Затем, хвастаясь своей осведомленностью, он спросил: — А знаешь ли ты, почему попал в Иваново? И, когда я ответил отрицательно, он продолжал:
— Журавлев получил сведения о твоем предполагаемом освобождении в Москве. Тогда он пошел к Лаврентию Павловичу и доложил ему, что в Иванове на тебя имеется восемнадцать показаний, данных твоими подчиненными и сослуживцами, и поэтому целесообразнее этапировать тебя в Иваново. Берия его просьбу удовлетворил. Видишь, как было дело. Тебе не удалось обмануть НКВД. И хорошо, что Журавлев настоял на передаче твоего дела в Иваново. Благодаря тебе мы разоблачили еще одного крупного шпиона — Нарейко. Думаю, что теперь Журавлев будет очень доволен.
Трудно описать, что я пережил, слушая хвастовство этого малограмотного и глупого палача. В то время я был уверен, что если таким идиотам вручается судьба честных людей, то, видимо, советская власть уже не существует, а портреты Сталина висят в кабинетах лишь для формы.
Затем Рязанцев стал с самодовольной улыбкой рассказывать «о героическом пути» своего дружка Валентина Журавлева.

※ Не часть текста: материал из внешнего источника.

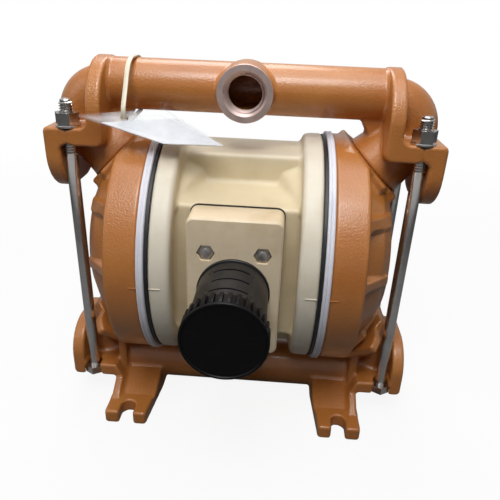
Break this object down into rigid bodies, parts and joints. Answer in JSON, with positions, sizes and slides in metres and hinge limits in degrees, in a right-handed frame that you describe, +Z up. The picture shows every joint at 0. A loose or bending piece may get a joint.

— Ты только пойми, Михаил Павлович, какой мужественный чекист Журавлев! Ведь никто не осмелился даже слова сказать о Ежове, а он написал письмо Сталину и разоблачил Ежова как врага народа, который оставлял на свободе настоящих врагов и арестовывал иногда невинов ных людей. За это Сталин забрал Журавлева в Москву, и по его личной рекомендации на XVIII съезде партии Журавлев был избран кандидатом в члены ЦК партии.